I am in my own recent work trying to write clearly about unclear things. And sometimes I hope to express that in narrative terms, and sometimes in formal or tactical terms, or I guess in whatever means the poem gives me. I do not, though, want to evade. I want to create a space or aura or atmosphere of complexity, beauty, and rigor--a space not where we'll find the answer, particularly, but where we'll be able to frame the question, or maybe better, where answers are irrelevant and awareness or acknowledgment is more the desired condition.
Daniel DeVaughn: This is certainly a generalization, but there seem to be two competing modes of poetry nowadays, one which is narrative, traditional, and its own justification, that is to say self-evident to the reader, and another which is scientific and exploratory, a matter of discovery, accrual, and faithfulness to the "real world."
David Baker: It has never been otherwise. Sometimes poetry discovers what is there. Sometimes poetry invents what can be there. Sometimes we report and sometimes we amend. Sometimes we narrate and sometimes we sing.
No, I take that last sentence back. In a good poem, we always narrate and we always sing. That's because I think language, every basic grammatical structure, is narrative. The very relation of subject to predicate is a narrative relationship. And a poem wants to make that narrative construction sing.
Therefore, I do not hold that there's a polar dichotomy between the lyric poem and the narrative poem. All poems live (and fluctuate) on the continuum described by those modes. All good poems are both narrative and lyric. It's the particular nature of that narrative, and the particular means of those lyric aspects, that make any one poem rich and distinct.

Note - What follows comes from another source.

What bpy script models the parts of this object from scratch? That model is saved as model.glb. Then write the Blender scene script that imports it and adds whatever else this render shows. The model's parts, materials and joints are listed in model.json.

Daniel DeVaughn: Many well-known poets have passed in the last year or two years, and I have begun to think that a certain "changing of the guard" is taking place in the world of poetry, or has been for some time now, but then, does the guard ever change in poetry? Is it possible in a world of creative-poetic singularities for a prevailing guard, garde, or order, to actually exist or is that simply an illusion of perspective?
David Baker: I like your term singularities, Daniel. It has never been otherwise. Poetry is one at a time. Constancy is a fiction. Poetry teaches us--and sings to us this song--that the fluidity of things is their natural form.